Feedback
News
Brussels Attacks

Tools of Terror: Details of Brussels Bombs Revealed

The Brussels attackers used ammonium nitrate bombs, two sources tell NBC News. The explosives were estimated at 44 pounds each.

During a raid on a residence linked to the suspects, officials found other bomb components, the Belgian prosecutor's office said on Wednesday.

'They're All Burned': Brussels Survivor Describes Carnage at Airport 1:52

More than 30 pounds of another high explosive known as TATP was found along with 150 liters of acetone and 30 liters of hydrogen peroxide, both chemicals that can be used to make bombs.

At that location in the Schaerbeek neighborhood, investigators also seized detonators, a suitcase full of nails and screws, plastic tubs, ventilators and glass utensils — all signs the home was being used as a bomb-making factory.
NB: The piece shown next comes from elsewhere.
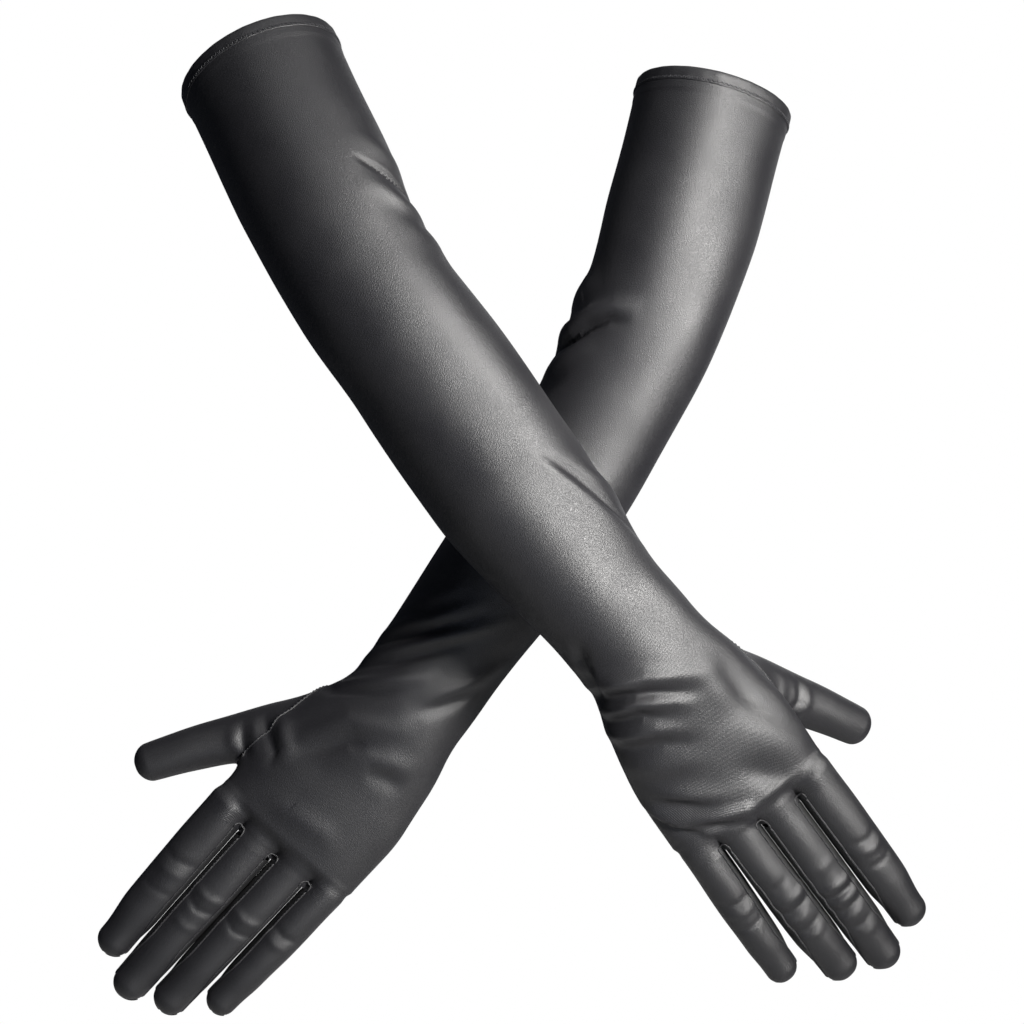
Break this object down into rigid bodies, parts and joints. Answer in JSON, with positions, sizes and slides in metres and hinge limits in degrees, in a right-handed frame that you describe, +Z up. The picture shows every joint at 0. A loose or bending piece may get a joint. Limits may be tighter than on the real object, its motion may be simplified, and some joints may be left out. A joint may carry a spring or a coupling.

It was not clear if the terrorists were in the process of planning a bigger attack and decided to move sooner, perhaps after the arrest of a key suspect in the Paris attacks, Salah Abdeslam, a senior U.S. counter-terrorism official said.

Or they could have been planning a series of attacks "and yesterday was just the start of that plan," the official said.

"We don't know why they had so much material," the official added.

The suspects brought three suitcase-style bombs to the Brussels Airport on Tuesday morning. They were captured on security video pushing luggage carts with large black bags through the busy terminal.

They blew up the first two bombs 10 seconds apart, officials said.

One of the terrorists dropped the third bag, which contained the largest explosive charge, and fled, the prosecutor's office said. It exploded as the bomb squad arrived, but no one was hurt, the prosecutor said.

The ammonium nitrate was detected with swipe tests, sources said. It is a relatively stable high explosive, detonating at a speed of more than 5,000 feet per second. It is used as a key component of ANFO (ammonium nitrate/fuel oil), a popular industrial explosive.

TATP can be used as a booster charge to ensure a powerful detonation of a fairly stable explosive like an ammonium nitrate bomb. It can be used in a mixture with ammonium nitrate or in compact explosive devices like suicide vests.

Ammonium nitrate was used in the 1995 Oklahoma City bombing and in the 1993 bombing of the World Trade Center. It's also a widely used fertilizer.